Susan L. Clayton M.S.
Date Published
December 2002
3 pages
This article discusses faith-based organizations and programs developed under the Office of Faith-Based and Community Initiatives, their efforts to provide services to the hopeless and underprivileged, such as the homeless, and incarcerated drug and alcohol offenders, and efforts to expand and support these groups under the Community Solutions Act of 2001.

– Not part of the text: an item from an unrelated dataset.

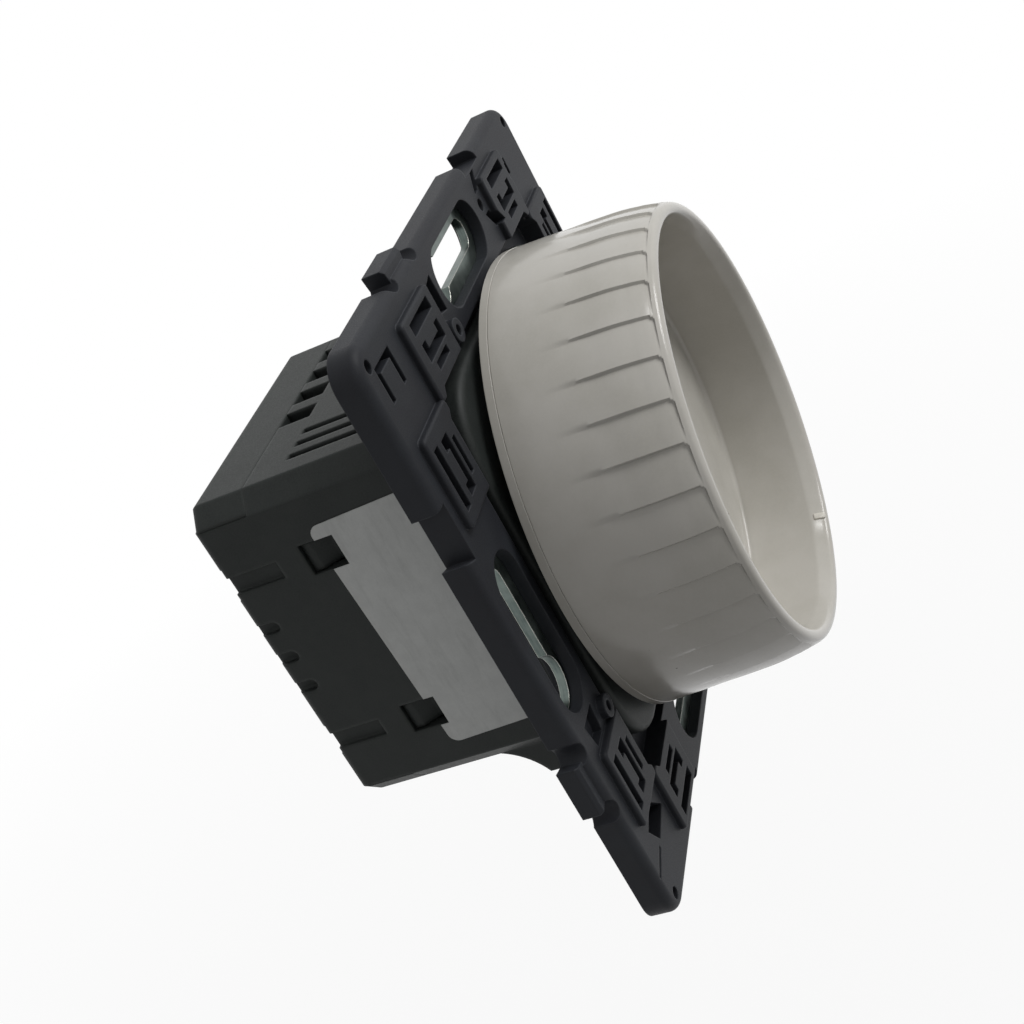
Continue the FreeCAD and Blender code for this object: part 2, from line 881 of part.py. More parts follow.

Thousands of faith-based organizations exist across the United States. These include organizations such as Teen Challenge and Prison Fellowship Ministries. President George W. Bush established the Office of Faith-Based and Community Initiatives to spread hope to those without. Faith-based organizations, also called “armies of compassion” consist of devoted individuals dedicated to working with the poor in neighborhoods, on street corners, in prison, and in shelters. These organizations aid in breaking the cycle of hopelessness. Incarcerated drug users receive limited assistance in resolving their drug problem. Faith-based organizations like Prison Fellowship Ministries provide hope and can help people change their lives. In 2001, the Community Solutions Act of 2001 was introduced to expand and support recruitment efforts for faith-based organizations enhancing the power of communities and individuals to solve difficult societal problems. It strengthens the public’s ability to serve the poor, the homeless, the addicted, the hungry, the unemployed, and the victims of violence. As greater numbers of inmates break the cycle of drugs and crime, crowding in U.S. prisons will likely ease.